* MATERIAL *

_ _ _ _

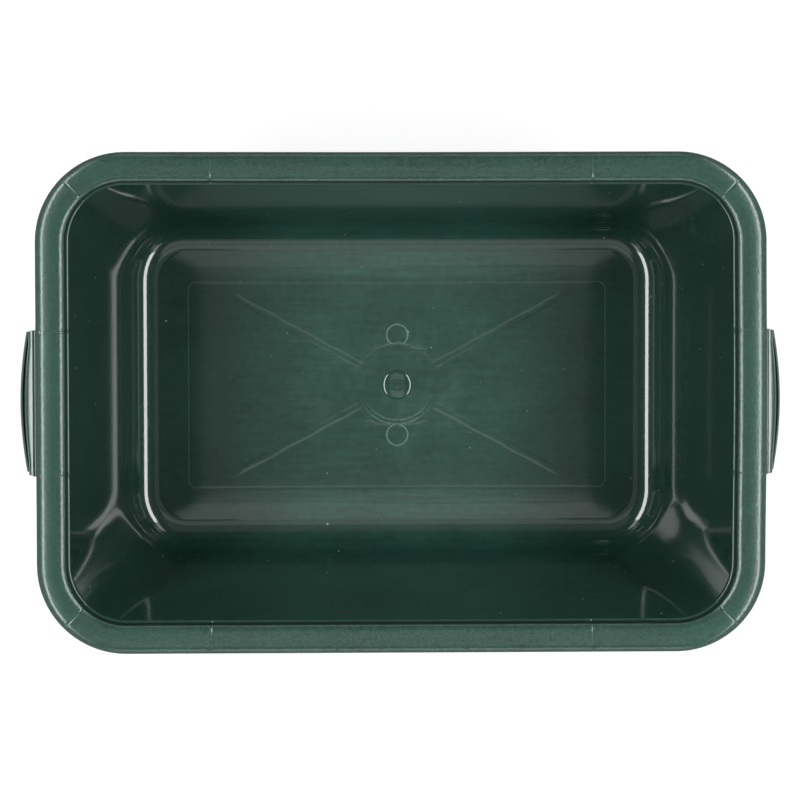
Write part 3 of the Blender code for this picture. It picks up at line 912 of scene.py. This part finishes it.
def plastic(name, rough, coat, coat_rough, gloss_level, grain, base=GREEN, leather=0.0,
            specks=0.0, scratches=0.0, painted_end_shade=0.0, painted_low_shade=None, floor_light_and_wear=False):
    """Moulded plastic: a mottled colour and soft gloss under a sharper coat, with fine bumps."""
    material = bpy.data.materials.new(name)
    material.use_nodes = True
    tree = material.node_tree
    shader = tree.nodes["Principled BSDF"]
    where, split = split_axes(tree, "Object")

    cloud = noise(tree, where, 14.0, 4.0, 0.55)
    mottle = noise(tree, where, 160.0, 3.0, 0.6)
    flow = noise(tree, where, 1.0, 4.0, 0.65, (1 / 22.0, 1 / 260.0, 1 / 260.0))
    fine = noise(tree, where, 480.0, 2.0, 0.55)
    tone = math_node(tree, "MULTIPLY_ADD", cloud, 0.8, 0.0)
    tone = math_node(tree, "MULTIPLY_ADD", mottle, 0.7, tone)
    tone = math_node(tree, "MULTIPLY_ADD", flow, 0.5, tone)
    skin = coat
    if leather > 0:
        tone = math_node(tree, "MULTIPLY_ADD", fine, leather * 4.0, tone)
        tone = math_node(tree, "SUBTRACT", tone, leather * 2.0)
        skin = math_node(tree, "MULTIPLY", ramp(tree, fine, 0.35, 0.65, 1.0 - leather, 1.0), coat)
    colour = multiplied(tree, (*base, 1.0), tone)
    gloss = ramp(tree, mottle, 0.3, 0.7, rough * 0.92, rough * 1.08)
    if painted_end_shade > 0:
        # painted shade: the ends of the tub are a little darker
        off = math_node(tree, "ABSOLUTE", split.outputs["X"])
        colour = multiplied(tree, colour, ramp(tree, off, 0.15, 0.27, 1.0, 1.0 - painted_end_shade))
    # painted light on the floor, with its pale wear
    if floor_light_and_wear:
        colour = paint_floor_light_and_wear(tree, where, split, colour, flow, fine)
    if painted_low_shade:
        # painted shade darkens the sides that the crown hides, and their coat is thinner and
        # rougher there
        start, full, share = painted_low_shade
        painted_shade_share = ramp(tree, split.outputs["Z"], full, start, share, 1.0)
        colour = multiplied(tree, colour, painted_shade_share)
        skin = math_node(tree, "MULTIPLY", skin, painted_shade_share)
        gloss = math_node(tree, "DIVIDE", gloss, math_node(tree, "POWER", painted_shade_share, 0.2))
    if specks > 0:
        for scale, share in ((95.0, specks), (210.0, specks * 0.5)):
            colour = dusty(tree, where, colour, scale, share)

    ripple = noise(tree, where, 60.0, 2.0, 0.5)
    height = math_node(tree, "MULTIPLY", fine, grain)
    height = math_node(tree, "MULTIPLY_ADD", ripple, min(grain, 0.00003), height)
    height = math_node(tree, "MULTIPLY_ADD", flow, 0.000012, height)
    if scratches > 0:
        for turn, across in ((0.3, 45.0), (1.9, 60.0), (1.2, 38.0)):
            thin = noise(tree, where, 9.0, 2.0, 0.5, (1 / across, 1 / 2.2, 1 / 2.2), turn)
            line = ramp(tree, thin, 0.70, 0.72)
            height = math_node(tree, "MULTIPLY_ADD", line, -scratches, height)
    bump = tree.nodes.new("ShaderNodeBump")
    bump.inputs["Strength"].default_value = 1.0
    bump.inputs["Distance"].default_value = 1.0
    tree.links.new(height, bump.inputs["Height"])

    normal = bump.outputs["Normal"]
    for output, socket in ((normal, "Normal"), (normal, "Coat Normal"),
                           (colour, "Base Color"), (gloss, "Roughness")):
        tree.links.new(output, shader.inputs[socket])
    # an even coat is set on the shader itself
    if isinstance(skin, float):
        shader.inputs["Coat Weight"].default_value = skin
    else:
        tree.links.new(skin, shader.inputs["Coat Weight"])
    for socket, value in (("IOR", 1.5), ("Specular IOR Level", gloss_level),
                          ("Specular Tint", GLOSS_TINT), ("Coat Roughness", coat_rough),
                          ("Coat IOR", 1.6)):
        shader.inputs[socket].default_value = value
    return material


# the shell gets painted light on its floor and painted shade at its ends
SHELL_PLASTIC = plastic("shell_plastic", rough=0.50, coat=1.0, coat_rough=0.080, gloss_level=0.15,
                        grain=0.000008, specks=0.13, scratches=0.000008, painted_end_shade=0.35,
                        floor_light_and_wear=True)
OUTER_PLASTIC = plastic("outer_plastic", rough=0.50, coat=0.30, coat_rough=0.14, gloss_level=0.25,
                        grain=0.00001, specks=0.05)
MARK_PLASTIC = plastic("mark_plastic", rough=0.55, coat=0.3, coat_rough=0.15, gloss_level=0.3,
                       grain=0.00001, base=PALE)
# the rim's steep sides get painted shade
RIM_PLASTIC = plastic("rim_plastic", rough=0.50, coat=0.80, coat_rough=0.18, gloss_level=0.50,
                      grain=0.00010, base=SHADED_RIM_GREEN, leather=0.45,
                      painted_low_shade=(TOP - 0.0030, TOP - 0.0046, 0.30))
LEDGE_PLASTIC = plastic("ledge_plastic", rough=0.50, coat=0.48, coat_rough=0.12, gloss_level=0.30,
                        grain=0.00003, base=SHADED_RIM_GREEN, leather=0.15)
# the grip's steep face gets painted shade
GRIP_PLASTIC = plastic("grip_plastic", rough=0.50, coat=1.0, coat_rough=0.16, gloss_level=0.25,
                       grain=0.00004, leather=0.15, painted_low_shade=(TOP - 0.0124, TOP - 0.0135, 0.20))
BEAD_PLASTIC = plastic("bead_plastic", rough=0.55, coat=0.2, coat_rough=0.20, gloss_level=0.35,
                       grain=0.00004, leather=0.15)
BASE_PLASTIC = plastic("base_plastic", rough=0.5, coat=0.4, coat_rough=0.2, gloss_level=0.5,
                       grain=0.00001)


def dress(item, material, slot, *nodes):
    """Gives a piece its material and body, and hides the solids that it takes the place of. slot is
    not used.
    """
    item.data.materials.append(material)
    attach(item, "root")
    if nodes:
        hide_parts(*nodes)
    return item


shell = dress(make_shell(), SHELL_PLASTIC, "shell_plastic", "tub_shell")
shell.data.materials.append(OUTER_PLASTIC)
rim = dress(make_rim(), RIM_PLASTIC, "rim_plastic", "rim_flange")
rim.data.materials.append(LEDGE_PLASTIC)
dress(make_gate(), SHELL_PLASTIC, "shell_plastic", "gate_button")
dress(make_ejector_mark("ejector_mark_back", EJECTOR_PLACE), MARK_PLASTIC, "shell_plastic")
dress(make_ejector_mark("ejector_mark_front", -EJECTOR_PLACE), MARK_PLASTIC, "shell_plastic")
for side, word in ((-1, "left"), (1, "right")):
    grip = make_grip(word + "_grip_skin", side)
    dress(grip, GRIP_PLASTIC, "rim_plastic", word + "_handle")
    grip.data.materials.append(BEAD_PLASTIC)

# the solids that no skin replaces show in a plain material
for name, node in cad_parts.items():
    if node.hide_render:
        continue
    node.data.materials.clear()
    node.data.materials.append(RIM_PLASTIC if name.startswith("gusset") else BASE_PLASTIC)


# Floor, lights and camera

FLOOR_GLOW = 0.73


def make_stage():
    """Grey floor that glows white to the eye and still takes the tub's shadow."""
    size = 12.0
    verts = [(-size, -size, 0.0), (size, -size, 0.0), (size, size, 0.0), (-size, size, 0.0)]
    item = object_from("studio_floor", verts, [(0, 1, 2, 3)], recalc=False)
    material = bpy.data.materials.new("studio_floor")
    material.use_nodes = True
    tree = material.node_tree
    shader = tree.nodes["Principled BSDF"]
    shader.inputs["Base Color"].default_value = (0.30, 0.30, 0.30, 1.0)
    shader.inputs["Roughness"].default_value = 0.9
    shader.inputs["Specular IOR Level"].default_value = 0.0
    shader.inputs["Emission Color"].default_value = (1.0, 1.0, 1.0, 1.0)
    glow = math_node(tree, "MULTIPLY", seen(tree), FLOOR_GLOW)
    tree.links.new(glow, shader.inputs["Emission Strength"])
    item.data.materials.append(material)


def area(name, place, aim, size_x, size_y, radiance):
    """A soft box of a given radiance that faces a point and that the camera does not see."""
    light = bpy.data.lights.new(name, "AREA")
    light.shape = "RECTANGLE"
    light.size = size_x
    light.size_y = size_y
    light.energy = radiance * math.pi * size_x * size_y
    item = bpy.data.objects.new(name, light)
    bpy.context.scene.collection.objects.link(item)
    item.location = place
    forward = (Vector(aim) - Vector(place)).normalized()
    item.rotation_euler = forward.to_track_quat("-Z", "Y").to_euler()
    item.visible_camera = False


SIDE_ANGLE = math.radians(45)
SIDE_DISTANCE = 1.9
ENDS_DISTANCE = 1.93
SIDE_WIDTH = 0.43
TARGET = (0.0, -0.05, 0.10)
for side, word in ((-1, "left"), (1, "right")):
    for part, length, distance, radiance in (("core", 2.6, SIDE_DISTANCE, 9.0),
                                             ("ends", 5.0, ENDS_DISTANCE, 2.6)):
        place = (side * distance * math.sin(SIDE_ANGLE), TARGET[1],
                 TARGET[2] + distance * math.cos(SIDE_ANGLE))
        area("side_%s_%s" % (word, part), place, TARGET, length, SIDE_WIDTH, radiance)

# soft boxes overhead: middle in X, width, reach in Y and radiance
OVERHEAD = 2.44
for name, middle, width, low_y, high_y, radiance in (
        ("overhead_back", 0.04, 0.90, 0.10, 0.62, 0.75),
        ("overhead_back_bright", 0.04, 0.88, 0.18, 0.50, 0.50),
        ("overhead_back_far", 0.0, 1.6, 0.62, 1.5, 0.26),
        ("overhead_back_last", 0.0, 1.6, 1.5, 2.1, 0.20),
        ("overhead_front", 0.04, 0.90, -0.95, -0.49, 0.95),
        ("overhead_front_bright", 0.04, 0.88, -0.86, -0.57, 0.50),
        ("overhead_front_far", 0.0, 1.6, -1.45, -0.95, 0.70),
        ("overhead_front_next", 0.0, 1.6, -2.0, -1.45, 0.85),
        ("overhead_front_last", 0.0, 1.6, -2.55, -2.0, 0.36),
        ("overhead_middle_floor", 0.04, 0.90, -0.49, 0.10, 0.25),
        ("overhead_middle_wide", 0.03, 0.58, -0.49, 0.10, 0.15),
        ("overhead_middle", 0.03, 0.42, -0.49, 0.10, 0.13),
        ("overhead_middle_slim", 0.03, 0.26, -0.49, 0.10, 0.12)):
    centre = (low_y + high_y) / 2
    area(name, (middle, centre, OVERHEAD), (middle, centre, 0.0), width, high_y - low_y,
         radiance)

# low soft boxes in front and behind, seen only in the rim's edges
for side, word, height, across, radiance in ((-1, "front", 1.05, 0.45, 3.0),
                                             (1, "back", 1.25, 0.28, 2.4)):
    area("low_" + word, (0.0, side * 2.3, height), (0.0, 0.0, 0.15), 1.6, across, radiance)


WALL_GLOW = 1.0
CEILING_GLOW = 0.06
AMBIENT = 0.08


def make_world():
    """White at eye level and dim above for the camera and in gloss, with a little even light."""
    world = bpy.data.worlds.new("studio")
    bpy.context.scene.world = world
    world.use_nodes = True
    tree = world.node_tree
    background = tree.nodes["Background"]
    eye = seen(tree)
    _where, split = split_axes(tree, "Generated")
    wall = ramp(tree, split.outputs["Z"], 0.04, 0.30, WALL_GLOW, CEILING_GLOW)
    strength = math_node(tree, "MULTIPLY", wall, eye)
    rest = math_node(tree, "SUBTRACT", 1.0, eye)
    strength = math_node(tree, "MULTIPLY_ADD", rest, AMBIENT, strength)
    tree.links.new(strength, background.inputs["Strength"])
    background.inputs["Color"].default_value = (1.0, 1.0, 1.0, 1.0)


CAMERA_PLACE = (-0.045, 0.177, 2.1853)
CAMERA_TURN = (-2.0, -1.0, -0.081)
CAMERA_SHIFT = (0.0134, -0.1569)
PHOTO_SIZE = 800
FOCAL_PIXELS = 2391.4


def make_camera():
    """The photograph's camera, above the tub and looking down."""
    data = bpy.data.cameras.new("photo_camera")
    data.sensor_width = 36.0
    data.lens = data.sensor_width * FOCAL_PIXELS / PHOTO_SIZE
    data.shift_x, data.shift_y = CAMERA_SHIFT
    data.clip_start = 0.05
    data.clip_end = 50.0
    item = bpy.data.objects.new("photo_camera", data)
    bpy.context.scene.collection.objects.link(item)
    item.location = CAMERA_PLACE
    item.rotation_euler = Euler([math.radians(a) for a in CAMERA_TURN], "XYZ")
    bpy.context.scene.camera = item


make_stage()
make_world()
make_camera()
bpy.context.scene.view_settings.view_transform = "Standard"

_ _ _ _

Each line holding "scene" must be found and copied.

Write part 3 of the Blender code for this picture. It picks up at line 912 of scene.py. This part finishes it.
    bpy.context.scene.collection.objects.link(item)
    bpy.context.scene.world = world
    bpy.context.scene.collection.objects.link(item)
    bpy.context.scene.camera = item
bpy.context.scene.view_settings.view_transform = "Standard"